"""
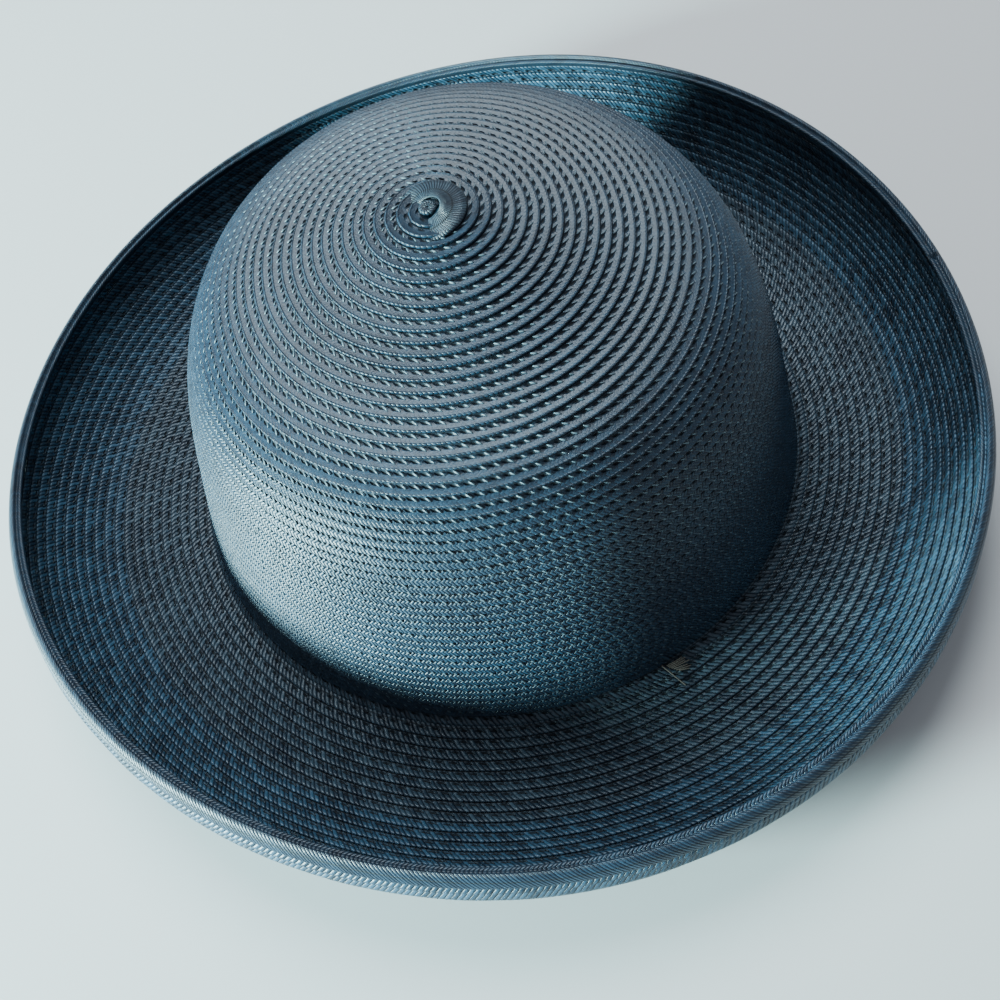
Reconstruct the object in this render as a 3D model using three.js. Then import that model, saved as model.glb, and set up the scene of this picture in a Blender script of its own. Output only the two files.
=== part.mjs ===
// Sewn braid straw hat with a domed crown and a brim that rolls up all round.
// One long flat braid is sewn round and round from the tip, each row lapping the next,
// so the walls are walked from the tip outwards: so many rows, each one row pitch further.
// Millimetres, +Z up, origin under the middle of the hat on the surface that it rests on.

import * as THREE from 'three';
import { mergeVertices } from 'three/addons/utils/BufferGeometryUtils.js';

// Driving sizes
const rowPitch = 3.0;        // step from one sewn row to the next, along the straw
const tipRows = 22;          // rows of the crown's top, from the tip outwards
const sideRows = 32;         // rows of the crown's side, down to its foot
const floorRows = 10.4;       // rows of the level part of the brim
const rollRows = 10.9;       // rows of the rolled part of the brim
const edgeRows = 2;          // row widths that the full edge braid takes up
const wall = 1.8;            // thickness of the lapped straw
const edgeWall = 2.6;        // thickness of the edge, where the braid lies doubled
const seamGap = 0.3;         // clearance between pieces that lie against each other
const flareLength = 3.0;     // bend between the crown wall and the brim, along the straw
const footPress = 0.4;       // how far the resting straw is pressed flat underneath

const startLength = 13.0;    // loose start of the braid, hooked over the tip
const startWidth = 4.4;
const startThickness = 1.3;
const startBend = 4.1;       // radius of that hook
const startBearing = -60;    // where the hook begins, in degrees from the right towards the back
const tackLength = 12.0;     // twist of sewing thread where the brim was joined on
const tackThickness = 1.4;
const tackBearing = 289;     // degrees round the hat, counted the same way

// Mesh fineness
const turnSteps = 64;
const tipSteps = 8;
const sideSteps = 11;
const floorSteps = 9;
const rollSteps = 7;
const edgeSteps = 3;
const walkStep = 0.25;       // step of the walk along a section, as a share of a row

// How far the crown wall dips below the level, in degrees, on its four sides.
// A share is of the way from the tip to the foot of the crown.
const crownSlopes = [
  { share: 0 / 8, right: 0, back: 0, left: 0, front: 0 },
  { share: 1 / 8, right: 19, back: 15, left: 18, front: 18 },
  { share: 2 / 8, right: 17, back: 15, left: 19, front: 19 },
  { share: 3 / 8, right: 25, back: 30, left: 33, front: 30 },
  { share: 4 / 8, right: 54, back: 60, left: 60, front: 61 },
  { share: 5 / 8, right: 71, back: 74, left: 73, front: 75 },
  { share: 6 / 8, right: 78, back: 78, left: 77, front: 78 },
  { share: 7 / 8, right: 80, back: 79, left: 77, front: 80 },
  { share: 8 / 8, right: 78, back: 77, left: 77, front: 83 },
];

// The same for the brim, on eight sides, from the foot of the crown to its outer edge.
// It is level first, then rolls up and at last leans in over itself.
const brimSlopes = [
  { share: 0 / 5, right: 8, backRight: 18, back: 16, backLeft: 6,
    left: 8, frontLeft: 18, front: 16, frontRight: 6 },
  { share: 1 / 5, right: -4, backRight: -5, back: 1, backLeft: 3,
    left: -4, frontLeft: -7, front: -2, frontRight: 1 },
  { share: 2 / 5, right: -17, backRight: -24, back: -14, backLeft: -5,
    left: -10, frontLeft: -17, front: -10, frontRight: -5 },
  { share: 3 / 5, right: -60, backRight: -60, back: -40, backLeft: -30,
    left: -37, frontLeft: -40, front: -32, frontRight: -40 },
  { share: 4 / 5, right: -70, backRight: -71, back: -58, backLeft: -49,
    left: -57, frontLeft: -65, front: -61, frontRight: -60 },
  { share: 5 / 5, right: -123, backRight: -127, back: -126, backLeft: -122,
    left: -127, frontLeft: -135, front: -133, frontRight: -124 },
];

// Sizes that follow
const tipWay = tipRows * rowPitch;
const crownWay = tipWay + sideRows * rowPitch;
const floorWay = crownWay + floorRows * rowPitch;
const edgeWay = floorWay + rollRows * rowPitch;
const fullWay = edgeWay + edgeRows * rowPitch;
const brimWay = fullWay - crownWay;
const halfGap = seamGap / 2;

const strawLook = { color: 0x1f2733, roughness: 0.55, metalness: 0.0 };
const strawMaterial = new THREE.MeshStandardMaterial(strawLook);
const edgeMaterial = new THREE.MeshStandardMaterial({ ...strawLook, color: 0x2a3442 });
const threadMaterial = new THREE.MeshStandardMaterial({ color: 0x8f7358, roughness: 0.8, metalness: 0.0 });

// A smooth value all round the hat through values on evenly spaced sides.
function roundTheHat(values, turn) {
  const count = values.length;
  let sum = 0;
  values.forEach((value, index) => {
    const away = turn - (index * 2 * Math.PI) / count;
    const tangent = Math.tan(away / 2);
    const weight = Math.abs(tangent) < 1e-9 ? 1 : Math.sin((count * away) / 2) / (count * tangent);
    sum += value * weight;
  });
  return sum;
}

// One side's slopes as a smooth curve over the share of the way.
function slopeCurves(table) {
  const sides = Object.keys(table[0]).filter((name) => name !== 'share');
  return sides.map((side) => new THREE.SplineCurve(
    table.map((row) => new THREE.Vector2(row.share, row[side])),
  ));
}

const crownCurves = slopeCurves(crownSlopes);
const brimCurves = slopeCurves(brimSlopes);

function tableSlope(curves, share, turn) {
  const held = THREE.MathUtils.clamp(share, 0, 1);
  return roundTheHat(curves.map((curve) => curve.getPoint(held).y), turn);
}

// Dip of the straw in degrees, with the corner at the foot of the crown bent round.
function slopeAt(way, turn) {
  const fromFoot = way - crownWay;
  const reach = flareLength / 2;
  const onCrown = Math.min(way, crownWay - reach) / crownWay;
  const onBrim = Math.max(fromFoot, reach) / brimWay;
  if (fromFoot <= -reach) {
    return tableSlope(crownCurves, onCrown, turn);
  }
  if (fromFoot >= reach) {
    return tableSlope(brimCurves, onBrim, turn);
  }
  const blend = (fromFoot + reach) / flareLength;
  return THREE.MathUtils.lerp(
    tableSlope(crownCurves, onCrown, turn),
    tableSlope(brimCurves, onBrim, turn),
    blend,
  );
}

// Walks one section from the tip to the rim and notes radius, height and slope on the way.
function walkSection(turn) {
  const steps = Math.round(fullWay / (rowPitch * walkStep));
  const length = fullWay / steps;
  const notes = [{ radius: 0, height: 0, slope: THREE.MathUtils.degToRad(slopeAt(0, turn)) }];
  for (let step = 1; step <= steps; step += 1) {
    const last = notes[step - 1];
    const middle = THREE.MathUtils.degToRad(slopeAt((step - 0.5) * length, turn));
    notes.push({
      radius: last.radius + length * Math.cos(middle),
      height: last.height - length * Math.sin(middle),
      slope: THREE.MathUtils.degToRad(slopeAt(step * length, turn)),
    });
  }
  return notes;
}

// Lowest underside of a section, which is where it meets the surface.
function lowestUnderside(notes) {
  return Math.min(...notes.map((note) => note.height - wall * Math.cos(note.slope)));
}

// All sections, with each brim let down or lifted a little so that every side rests.
const sections = Array.from({ length: turnSteps }, (_, index) => walkSection(
  (index * 2 * Math.PI) / turnSteps,
));
const lows = sections.map(lowestUnderside);
const restHeight = lows.reduce((sum, low) => sum + low, 0) / turnSteps;
sections.forEach((notes, index) => {
  const settle = restHeight - lows[index];
  notes.forEach((note, step) => {
    const way = (step * fullWay) / (notes.length - 1);
    note.height += settle * THREE.MathUtils.smoothstep(way, crownWay / 2, crownWay);
  });
});

// Point of a section at a way along the straw and a depth below the face that shows.
function sectionPoint(index, way, depth) {
  const notes = sections[index];
  const place = THREE.MathUtils.clamp((way / fullWay) * (notes.length - 1), 0, notes.length - 1);
  const low = Math.min(Math.floor(place), notes.length - 2);
  const part = place - low;
  const radius = THREE.MathUtils.lerp(notes[low].radius, notes[low + 1].radius, part);
  const height = THREE.MathUtils.lerp(notes[low].height, notes[low + 1].height, part);
  const slope = THREE.MathUtils.lerp(notes[low].slope, notes[low + 1].slope, part);
  const turn = (index * 2 * Math.PI) / turnSteps;
  const out = radius - depth * Math.sin(slope);
  const up = height - depth * Math.cos(slope);
  const pressed = Math.max(up, restHeight + footPress);
  return new THREE.Vector3(out * Math.cos(turn), out * Math.sin(turn), pressed);
}

// A wall turned on a lathe from its section's stations, then bent to the true section of
// each direction. A station is a way along the straw and a depth below the face that shows.
function latheWall(stations) {
  const blank = stations.map((station) => new THREE.Vector2(station.way, -station.depth));
  const geometry = new THREE.LatheGeometry(blank, turnSteps);
  const positions = geometry.attributes.position;
  for (let index = 0; index <= turnSteps; index += 1) {
    stations.forEach((station, place) => {
      const point = sectionPoint(index % turnSteps, station.way, station.depth);
      positions.setXYZ(index * stations.length + place, point.x, point.y, point.z);
    });
  }
  return geometry;
}

function evenWays(from, to, steps) {
  return Array.from({ length: steps + 1 }, (_, index) => from + ((to - from) * index) / steps);
}

// Under face outwards, then the face that shows back again.
function wallStations(from, to, steps, thickness) {
  const ways = evenWays(from, to, steps);
  const under = ways.map((way) => ({ way, depth: thickness }));
  const face = ways.map((way) => ({ way, depth: 0 })).reverse();
  return [...under, ...face];
}

function closeRing(stations) {
  return [...stations, stations[0]];
}

// Crown top: a domed shell that reaches from the tip to the shoulder
function makeTip() {
  return latheWall(wallStations(0, tipWay - halfGap, tipSteps, wall));
}

// A ring of straw between two ways, clear of the rings before and after it
function makeBand(from, to, steps) {
  return latheWall(closeRing(wallStations(from + halfGap, to - halfGap, steps, wall)));
}

// Edge: the full width of the braid folded over the rim, with a rounded outer edge
function makeEdge() {
  const from = edgeWay + halfGap;
  const to = fullWay - edgeWall / 2;
  const lift = (edgeWall - wall) / 2;
  const ways = evenWays(from, to, edgeSteps);
  const under = ways.map((way) => ({ way, depth: wall + lift }));
  const roundSteps = 4;
  const middle = wall / 2;
  const nose = Array.from({ length: roundSteps - 1 }, (_, index) => {
    const angle = (Math.PI * (index + 1)) / roundSteps;
    return {
      way: to + (edgeWall / 2) * Math.sin(angle),
      depth: middle + (edgeWall / 2) * Math.cos(angle),
    };
  });
  const face = ways.map((way) => ({ way, depth: -lift })).reverse();
  return latheWall(closeRing([...under, ...nose, ...face]));
}

// The face that shows, anywhere on the hat, between the walked sections.
function facePoint(way, degrees, lift) {
  const place = (THREE.MathUtils.euclideanModulo(degrees, 360) / 360) * turnSteps;
  const low = Math.floor(place) % turnSteps;
  const a = sectionPoint(low, way, -lift);
  const b = sectionPoint((low + 1) % turnSteps, way, -lift);
  return a.lerp(b, place - Math.floor(place));
}

// A flat strip with its section swept along a path that lies on the straw.
function makeStrip(points, width, thickness, steps) {
  const half = width / 2;
  const high = thickness / 2;
  const section = new THREE.Shape();
  section.moveTo(-high, -half);
  section.lineTo(high, -half);
  section.lineTo(high, half);
  section.lineTo(-high, half);
  section.closePath();
  const path = new THREE.CatmullRomCurve3(points);
  return new THREE.ExtrudeGeometry(section, {
    steps,
    curveSegments: 1,
    bevelEnabled: false,
    extrudePath: path,
  });
}

// Start of the braid: a short end that hooks round above the tip
function makeStart() {
  const sweep = THREE.MathUtils.radToDeg(startLength / startBend);
  const lift = startThickness / 2 + seamGap;
  const points = evenWays(startBearing, startBearing + sweep, 6).map(
    (degrees) => facePoint(startBend, degrees, lift),
  );
  return makeStrip(points, startWidth, startThickness, 14);
}

// Thread tack: a twist of thread lying in the corner between crown and brim
function makeTack() {
  const way = crownWay + flareLength + tackThickness / 2;
  const away = facePoint(way, tackBearing, 0);
  const reach = Math.hypot(away.x, away.y);
  const half = THREE.MathUtils.radToDeg(tackLength / reach / 2);
  const lift = tackThickness / 2 + seamGap;
  const points = evenWays(tackBearing - half, tackBearing + half, 4).map(
    (degrees) => facePoint(way, degrees, lift),
  );
  return makeStrip(points, tackThickness, tackThickness, 8);
}

// Assembly, moved so that the middle of its footprint is the origin
const pieces = [
  { name: 'crown_tip', geometry: makeTip(), material: strawMaterial },
  { name: 'crown_side', geometry: makeBand(tipWay, crownWay, sideSteps), material: strawMaterial },
  { name: 'brim_floor', geometry: makeBand(crownWay, floorWay, floorSteps), material: strawMaterial },
  { name: 'brim_roll', geometry: makeBand(floorWay, edgeWay, rollSteps), material: strawMaterial },
  { name: 'edge_braid', geometry: makeEdge(), material: edgeMaterial },
  { name: 'braid_start', geometry: makeStart(), material: strawMaterial },
  { name: 'thread_tack', geometry: makeTack(), material: threadMaterial },
];

const hat = new THREE.Group();
pieces.forEach(({ name, geometry, material }) => {
  geometry.deleteAttribute('normal');
  geometry.deleteAttribute('uv');
  const mesh = new THREE.Mesh(mergeVertices(geometry, 1e-4), material);
  mesh.name = name;
  hat.add(mesh);
});

const footprint = new THREE.Box3().setFromObject(hat);
const middle = footprint.getCenter(new THREE.Vector3());
hat.position.set(-middle.x, -middle.y, -footprint.min.z);
hat.updateMatrixWorld(true);

export default hat;
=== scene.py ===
# %% [markdown]
# # A sewn braid straw hat
#
# A hat of this kind is one long flat braid of dyed straw. The maker starts at the tip of
# the crown and sews the braid round and round, each turn lying a little under the one
# before it. We rebuild it the same way: a spiral path on the hat's surface, and a braid
# swept along that path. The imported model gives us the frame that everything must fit.

import math
import bpy
import numpy as np
from mathutils import Matrix, Vector


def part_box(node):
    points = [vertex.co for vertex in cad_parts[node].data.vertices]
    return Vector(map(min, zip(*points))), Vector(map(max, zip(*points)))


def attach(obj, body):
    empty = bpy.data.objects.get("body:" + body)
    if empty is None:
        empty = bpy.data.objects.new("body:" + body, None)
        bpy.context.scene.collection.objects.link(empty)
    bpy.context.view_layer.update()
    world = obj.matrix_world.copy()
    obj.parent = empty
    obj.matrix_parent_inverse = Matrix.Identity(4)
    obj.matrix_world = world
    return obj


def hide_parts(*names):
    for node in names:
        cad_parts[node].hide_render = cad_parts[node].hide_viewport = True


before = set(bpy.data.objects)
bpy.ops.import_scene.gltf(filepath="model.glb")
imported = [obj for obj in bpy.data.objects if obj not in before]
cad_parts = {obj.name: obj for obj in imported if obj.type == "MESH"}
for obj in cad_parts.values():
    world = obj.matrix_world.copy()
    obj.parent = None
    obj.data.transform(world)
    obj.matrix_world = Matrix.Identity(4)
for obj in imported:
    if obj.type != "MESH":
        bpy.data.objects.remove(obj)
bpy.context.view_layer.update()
print("nodes:", sorted(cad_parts))

# %% [markdown]
# ## The hat's sizes
#
# A hat maker counts rows. A row is one turn of braid, and each turn is sewn one row pitch
# further out along the straw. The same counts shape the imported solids, so the braid that
# we lay over them lands in the same place. The flare is the stretch in which the crown
# turns into the brim, and the foot press is how far the lowest straw gives under the
# hat's own weight. All lengths are in metres.

# %% Sizes in rows
MM = 0.001
ROW_PITCH = 3.0 * MM
TIP_ROWS = 22
SIDE_ROWS = 32
FLOOR_ROWS = 10.4
ROLL_ROWS = 10.9
EDGE_ROWS = 2
WALL = 1.8 * MM
FLARE = 3.0 * MM
FOOT_PRESS = 0.4 * MM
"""
REQUIRED TASK ▸ Each line containing the word "data" counts once; say how many such lines there are, giving only the number.

OUTPUT OF THE EXERCISE ▸ 7